WHAT THE TASK ASKS: Begin with the line that contains "compressor_bay()", end with the line that contains "obj.parent = empty", and extract exactly that stretch of lines.

________________________

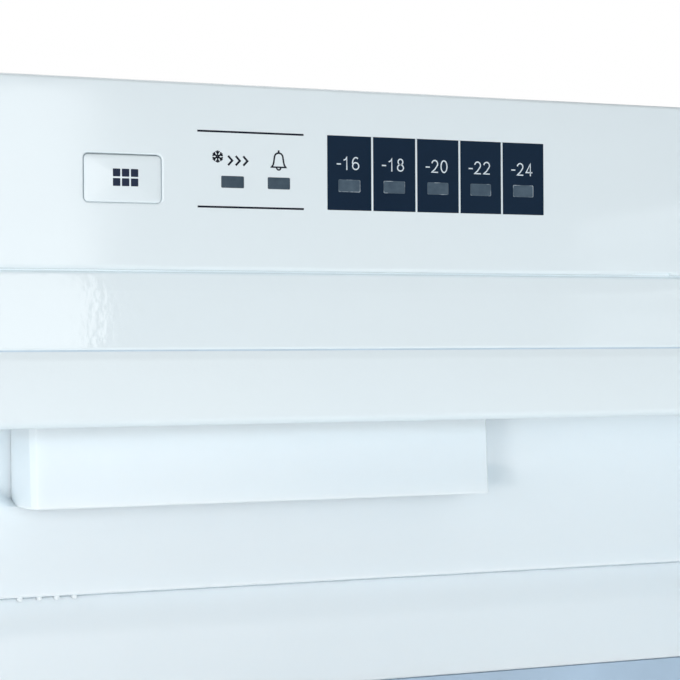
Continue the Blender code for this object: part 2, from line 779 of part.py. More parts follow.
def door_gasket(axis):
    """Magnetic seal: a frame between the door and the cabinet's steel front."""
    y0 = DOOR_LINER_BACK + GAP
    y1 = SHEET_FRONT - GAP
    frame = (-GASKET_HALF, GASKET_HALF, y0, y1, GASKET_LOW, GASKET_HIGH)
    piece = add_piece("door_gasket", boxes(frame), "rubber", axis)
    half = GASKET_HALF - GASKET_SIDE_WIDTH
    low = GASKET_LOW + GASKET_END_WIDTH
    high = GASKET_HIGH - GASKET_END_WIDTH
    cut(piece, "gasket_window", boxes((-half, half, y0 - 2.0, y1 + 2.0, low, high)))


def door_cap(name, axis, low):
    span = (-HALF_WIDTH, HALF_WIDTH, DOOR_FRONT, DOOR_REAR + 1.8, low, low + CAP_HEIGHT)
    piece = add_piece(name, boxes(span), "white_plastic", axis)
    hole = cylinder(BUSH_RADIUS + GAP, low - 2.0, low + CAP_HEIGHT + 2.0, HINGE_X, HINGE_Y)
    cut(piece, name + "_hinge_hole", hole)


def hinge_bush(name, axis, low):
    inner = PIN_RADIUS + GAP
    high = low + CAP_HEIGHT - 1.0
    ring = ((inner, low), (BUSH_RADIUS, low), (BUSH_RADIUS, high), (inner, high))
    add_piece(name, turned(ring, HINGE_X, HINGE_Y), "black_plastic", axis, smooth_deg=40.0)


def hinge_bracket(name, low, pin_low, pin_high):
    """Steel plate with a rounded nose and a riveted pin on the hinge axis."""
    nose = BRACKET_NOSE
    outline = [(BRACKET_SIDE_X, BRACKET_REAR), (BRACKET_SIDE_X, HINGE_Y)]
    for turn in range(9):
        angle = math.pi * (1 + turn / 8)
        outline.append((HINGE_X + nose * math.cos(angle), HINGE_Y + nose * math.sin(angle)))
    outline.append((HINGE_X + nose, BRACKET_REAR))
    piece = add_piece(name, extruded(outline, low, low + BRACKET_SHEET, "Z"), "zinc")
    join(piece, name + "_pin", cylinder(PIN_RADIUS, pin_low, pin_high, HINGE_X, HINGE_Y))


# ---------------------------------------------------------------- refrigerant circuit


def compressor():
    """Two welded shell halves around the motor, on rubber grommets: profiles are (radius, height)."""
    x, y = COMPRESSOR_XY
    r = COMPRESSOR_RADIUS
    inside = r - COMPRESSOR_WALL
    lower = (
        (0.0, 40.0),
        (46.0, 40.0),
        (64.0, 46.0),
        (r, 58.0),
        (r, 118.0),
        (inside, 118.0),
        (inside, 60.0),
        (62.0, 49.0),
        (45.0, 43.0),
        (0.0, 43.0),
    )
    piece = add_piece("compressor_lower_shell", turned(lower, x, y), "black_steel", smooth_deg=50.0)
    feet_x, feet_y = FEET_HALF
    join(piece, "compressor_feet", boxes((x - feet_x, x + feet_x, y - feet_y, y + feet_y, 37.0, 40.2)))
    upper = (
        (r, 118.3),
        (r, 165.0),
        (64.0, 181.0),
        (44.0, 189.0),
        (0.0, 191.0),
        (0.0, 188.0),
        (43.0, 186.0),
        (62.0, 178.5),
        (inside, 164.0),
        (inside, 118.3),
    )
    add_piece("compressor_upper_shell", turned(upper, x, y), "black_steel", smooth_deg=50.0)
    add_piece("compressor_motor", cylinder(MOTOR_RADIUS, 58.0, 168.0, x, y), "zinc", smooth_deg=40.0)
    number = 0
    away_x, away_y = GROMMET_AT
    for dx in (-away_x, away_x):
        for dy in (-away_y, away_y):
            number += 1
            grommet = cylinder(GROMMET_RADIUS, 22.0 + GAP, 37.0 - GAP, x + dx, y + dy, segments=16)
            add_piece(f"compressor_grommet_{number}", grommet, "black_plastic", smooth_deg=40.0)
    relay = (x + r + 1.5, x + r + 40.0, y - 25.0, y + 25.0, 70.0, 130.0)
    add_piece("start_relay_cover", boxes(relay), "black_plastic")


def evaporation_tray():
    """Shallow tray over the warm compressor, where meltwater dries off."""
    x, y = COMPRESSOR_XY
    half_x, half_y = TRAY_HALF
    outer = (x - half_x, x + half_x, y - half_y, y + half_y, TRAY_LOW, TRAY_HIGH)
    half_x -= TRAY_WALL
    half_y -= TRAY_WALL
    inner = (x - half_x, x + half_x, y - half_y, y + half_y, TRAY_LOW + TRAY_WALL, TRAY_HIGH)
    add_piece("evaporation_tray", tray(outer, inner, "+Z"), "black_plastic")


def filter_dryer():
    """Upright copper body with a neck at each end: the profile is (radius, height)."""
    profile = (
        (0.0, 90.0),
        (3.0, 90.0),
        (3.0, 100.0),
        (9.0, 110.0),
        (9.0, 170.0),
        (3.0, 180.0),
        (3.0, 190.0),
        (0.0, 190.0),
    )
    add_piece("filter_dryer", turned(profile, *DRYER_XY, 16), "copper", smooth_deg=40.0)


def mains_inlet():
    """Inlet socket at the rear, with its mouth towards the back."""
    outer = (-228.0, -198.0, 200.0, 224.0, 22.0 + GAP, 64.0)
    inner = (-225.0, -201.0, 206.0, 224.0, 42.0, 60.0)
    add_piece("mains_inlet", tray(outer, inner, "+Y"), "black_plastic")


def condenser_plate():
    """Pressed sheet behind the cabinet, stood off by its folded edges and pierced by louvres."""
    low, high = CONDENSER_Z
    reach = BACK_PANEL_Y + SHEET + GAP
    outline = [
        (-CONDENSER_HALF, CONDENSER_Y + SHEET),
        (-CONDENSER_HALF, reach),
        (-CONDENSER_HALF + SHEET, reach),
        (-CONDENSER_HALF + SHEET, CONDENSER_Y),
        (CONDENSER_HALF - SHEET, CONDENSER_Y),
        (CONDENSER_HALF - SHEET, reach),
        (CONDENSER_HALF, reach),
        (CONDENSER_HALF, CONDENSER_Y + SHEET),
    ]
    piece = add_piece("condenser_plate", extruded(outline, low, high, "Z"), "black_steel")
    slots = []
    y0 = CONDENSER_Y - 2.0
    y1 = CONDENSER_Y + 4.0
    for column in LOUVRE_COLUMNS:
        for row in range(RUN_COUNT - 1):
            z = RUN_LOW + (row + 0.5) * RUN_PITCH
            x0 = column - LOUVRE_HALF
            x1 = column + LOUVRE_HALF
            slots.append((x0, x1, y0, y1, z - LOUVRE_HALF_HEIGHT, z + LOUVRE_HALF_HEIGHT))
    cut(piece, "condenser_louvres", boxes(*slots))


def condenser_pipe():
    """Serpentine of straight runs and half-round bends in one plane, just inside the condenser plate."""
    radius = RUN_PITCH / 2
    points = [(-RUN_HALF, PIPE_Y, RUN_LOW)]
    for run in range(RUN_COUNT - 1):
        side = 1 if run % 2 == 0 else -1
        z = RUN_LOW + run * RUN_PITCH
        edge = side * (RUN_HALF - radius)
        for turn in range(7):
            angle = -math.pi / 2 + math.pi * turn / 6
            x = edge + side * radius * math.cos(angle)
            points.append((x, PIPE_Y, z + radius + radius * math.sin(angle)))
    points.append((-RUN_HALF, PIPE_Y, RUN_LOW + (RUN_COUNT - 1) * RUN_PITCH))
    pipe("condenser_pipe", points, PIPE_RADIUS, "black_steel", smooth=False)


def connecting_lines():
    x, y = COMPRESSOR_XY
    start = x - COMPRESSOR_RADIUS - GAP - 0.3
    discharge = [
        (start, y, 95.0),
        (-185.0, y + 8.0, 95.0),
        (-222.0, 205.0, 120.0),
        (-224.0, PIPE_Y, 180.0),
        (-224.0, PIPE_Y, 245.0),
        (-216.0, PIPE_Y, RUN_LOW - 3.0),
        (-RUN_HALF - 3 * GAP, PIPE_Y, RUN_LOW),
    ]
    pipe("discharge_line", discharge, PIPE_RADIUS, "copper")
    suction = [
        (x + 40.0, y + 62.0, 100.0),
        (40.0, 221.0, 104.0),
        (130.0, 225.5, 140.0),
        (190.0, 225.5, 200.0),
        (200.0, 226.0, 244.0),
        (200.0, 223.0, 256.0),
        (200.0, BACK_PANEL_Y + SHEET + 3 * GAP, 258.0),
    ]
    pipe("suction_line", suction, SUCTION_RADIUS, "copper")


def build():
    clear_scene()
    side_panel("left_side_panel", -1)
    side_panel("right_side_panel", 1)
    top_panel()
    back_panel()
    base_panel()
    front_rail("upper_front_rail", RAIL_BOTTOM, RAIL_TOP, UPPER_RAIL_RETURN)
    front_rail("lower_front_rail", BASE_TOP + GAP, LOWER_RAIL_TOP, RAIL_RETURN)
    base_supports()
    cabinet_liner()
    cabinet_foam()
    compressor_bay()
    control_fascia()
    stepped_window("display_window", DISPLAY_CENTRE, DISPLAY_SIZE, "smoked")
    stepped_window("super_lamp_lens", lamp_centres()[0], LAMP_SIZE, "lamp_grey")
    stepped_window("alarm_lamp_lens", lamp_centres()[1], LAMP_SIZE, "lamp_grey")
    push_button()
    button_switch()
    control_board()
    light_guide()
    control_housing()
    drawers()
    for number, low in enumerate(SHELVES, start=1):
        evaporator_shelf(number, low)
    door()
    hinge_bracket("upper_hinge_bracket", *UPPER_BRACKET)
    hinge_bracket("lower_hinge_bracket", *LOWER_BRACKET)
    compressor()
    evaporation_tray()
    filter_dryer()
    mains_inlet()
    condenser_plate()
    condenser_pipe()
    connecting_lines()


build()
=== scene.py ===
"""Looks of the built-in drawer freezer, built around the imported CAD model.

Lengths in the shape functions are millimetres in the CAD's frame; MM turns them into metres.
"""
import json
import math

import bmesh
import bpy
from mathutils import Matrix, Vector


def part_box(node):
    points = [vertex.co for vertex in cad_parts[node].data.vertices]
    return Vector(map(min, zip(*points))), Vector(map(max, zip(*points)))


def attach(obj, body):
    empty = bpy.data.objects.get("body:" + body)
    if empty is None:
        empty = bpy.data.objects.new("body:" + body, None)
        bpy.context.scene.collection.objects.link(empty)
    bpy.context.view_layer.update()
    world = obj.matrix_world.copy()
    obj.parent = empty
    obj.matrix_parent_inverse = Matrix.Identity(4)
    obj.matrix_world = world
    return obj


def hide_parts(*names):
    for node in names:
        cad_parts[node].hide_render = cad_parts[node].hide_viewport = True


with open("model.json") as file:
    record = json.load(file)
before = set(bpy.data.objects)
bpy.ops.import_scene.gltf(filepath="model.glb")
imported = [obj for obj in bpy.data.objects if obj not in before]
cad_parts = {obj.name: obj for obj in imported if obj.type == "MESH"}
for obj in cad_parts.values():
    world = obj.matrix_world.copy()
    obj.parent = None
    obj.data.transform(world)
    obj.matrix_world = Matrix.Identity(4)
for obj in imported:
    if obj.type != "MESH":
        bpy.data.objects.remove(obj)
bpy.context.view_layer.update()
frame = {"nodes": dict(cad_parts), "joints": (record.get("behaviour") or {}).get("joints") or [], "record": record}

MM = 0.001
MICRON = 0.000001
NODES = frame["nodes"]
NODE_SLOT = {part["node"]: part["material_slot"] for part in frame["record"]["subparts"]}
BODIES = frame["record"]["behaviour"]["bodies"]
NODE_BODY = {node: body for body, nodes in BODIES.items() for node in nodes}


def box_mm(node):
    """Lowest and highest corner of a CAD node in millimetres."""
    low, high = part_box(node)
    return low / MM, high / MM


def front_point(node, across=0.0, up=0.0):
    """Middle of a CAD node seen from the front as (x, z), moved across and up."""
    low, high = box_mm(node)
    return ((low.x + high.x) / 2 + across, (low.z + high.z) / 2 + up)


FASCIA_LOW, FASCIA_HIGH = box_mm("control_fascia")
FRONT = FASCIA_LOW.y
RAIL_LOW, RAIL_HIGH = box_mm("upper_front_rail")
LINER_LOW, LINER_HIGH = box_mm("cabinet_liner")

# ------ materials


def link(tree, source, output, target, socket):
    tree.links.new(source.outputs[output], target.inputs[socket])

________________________

TASK RESULT:
    compressor_bay()
    control_fascia()
    stepped_window("display_window", DISPLAY_CENTRE, DISPLAY_SIZE, "smoked")
    stepped_window("super_lamp_lens", lamp_centres()[0], LAMP_SIZE, "lamp_grey")
    stepped_window("alarm_lamp_lens", lamp_centres()[1], LAMP_SIZE, "lamp_grey")
    push_button()
    button_switch()
    control_board()
    light_guide()
    control_housing()
    drawers()
    for number, low in enumerate(SHELVES, start=1):
        evaporator_shelf(number, low)
    door()
    hinge_bracket("upper_hinge_bracket", *UPPER_BRACKET)
    hinge_bracket("lower_hinge_bracket", *LOWER_BRACKET)
    compressor()
    evaporation_tray()
    filter_dryer()
    mains_inlet()
    condenser_plate()
    condenser_pipe()
    connecting_lines()


build()
=== scene.py ===
"""Looks of the built-in drawer freezer, built around the imported CAD model.

Lengths in the shape functions are millimetres in the CAD's frame; MM turns them into metres.
"""
import json
import math

import bmesh
import bpy
from mathutils import Matrix, Vector


def part_box(node):
    points = [vertex.co for vertex in cad_parts[node].data.vertices]
    return Vector(map(min, zip(*points))), Vector(map(max, zip(*points)))


def attach(obj, body):
    empty = bpy.data.objects.get("body:" + body)
    if empty is None:
        empty = bpy.data.objects.new("body:" + body, None)
        bpy.context.scene.collection.objects.link(empty)
    bpy.context.view_layer.update()
    world = obj.matrix_world.copy()
    obj.parent = empty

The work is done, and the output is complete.